### Exercise directions
Quote every line as given.
== Recorded data
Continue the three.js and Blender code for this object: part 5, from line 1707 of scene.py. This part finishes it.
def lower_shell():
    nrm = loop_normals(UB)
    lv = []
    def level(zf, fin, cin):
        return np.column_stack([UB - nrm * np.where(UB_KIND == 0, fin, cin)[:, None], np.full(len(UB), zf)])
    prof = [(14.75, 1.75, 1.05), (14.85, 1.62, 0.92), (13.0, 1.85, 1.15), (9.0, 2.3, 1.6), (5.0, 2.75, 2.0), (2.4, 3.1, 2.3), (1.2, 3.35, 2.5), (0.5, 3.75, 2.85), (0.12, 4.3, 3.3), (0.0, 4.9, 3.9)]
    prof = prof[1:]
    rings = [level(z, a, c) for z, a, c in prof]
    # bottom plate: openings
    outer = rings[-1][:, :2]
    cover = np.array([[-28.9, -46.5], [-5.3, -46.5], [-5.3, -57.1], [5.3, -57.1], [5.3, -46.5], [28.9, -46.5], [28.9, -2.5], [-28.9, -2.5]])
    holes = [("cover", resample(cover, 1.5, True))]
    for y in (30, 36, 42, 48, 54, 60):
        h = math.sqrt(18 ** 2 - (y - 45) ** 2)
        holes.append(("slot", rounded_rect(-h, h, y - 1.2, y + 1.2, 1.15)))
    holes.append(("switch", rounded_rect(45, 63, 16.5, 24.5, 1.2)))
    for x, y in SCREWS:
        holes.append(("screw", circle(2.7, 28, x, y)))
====
### Full answer
Continue the three.js and Blender code for this object: part 5, from line 1707 of scene.py. This part finishes it.
def lower_shell():
    nrm = loop_normals(UB)
    lv = []
    def level(zf, fin, cin):
        return np.column_stack([UB - nrm * np.where(UB_KIND == 0, fin, cin)[:, None], np.full(len(UB), zf)])
    prof = [(14.75, 1.75, 1.05), (14.85, 1.62, 0.92), (13.0, 1.85, 1.15), (9.0, 2.3, 1.6), (5.0, 2.75, 2.0), (2.4, 3.1, 2.3), (1.2, 3.35, 2.5), (0.5, 3.75, 2.85), (0.12, 4.3, 3.3), (0.0, 4.9, 3.9)]
    prof = prof[1:]
    rings = [level(z, a, c) for z, a, c in prof]
    # bottom plate: openings
    outer = rings[-1][:, :2]
    cover = np.array([[-28.9, -46.5], [-5.3, -46.5], [-5.3, -57.1], [5.3, -57.1], [5.3, -46.5], [28.9, -46.5], [28.9, -2.5], [-28.9, -2.5]])
    holes = [("cover", resample(cover, 1.5, True))]
    for y in (30, 36, 42, 48, 54, 60):
        h = math.sqrt(18 ** 2 - (y - 45) ** 2)
        holes.append(("slot", rounded_rect(-h, h, y - 1.2, y + 1.2, 1.15)))
    holes.append(("switch", rounded_rect(45, 63, 16.5, 24.5, 1.2)))
    for x, y in SCREWS:
        holes.append(("screw", circle(2.7, 28, x, y)))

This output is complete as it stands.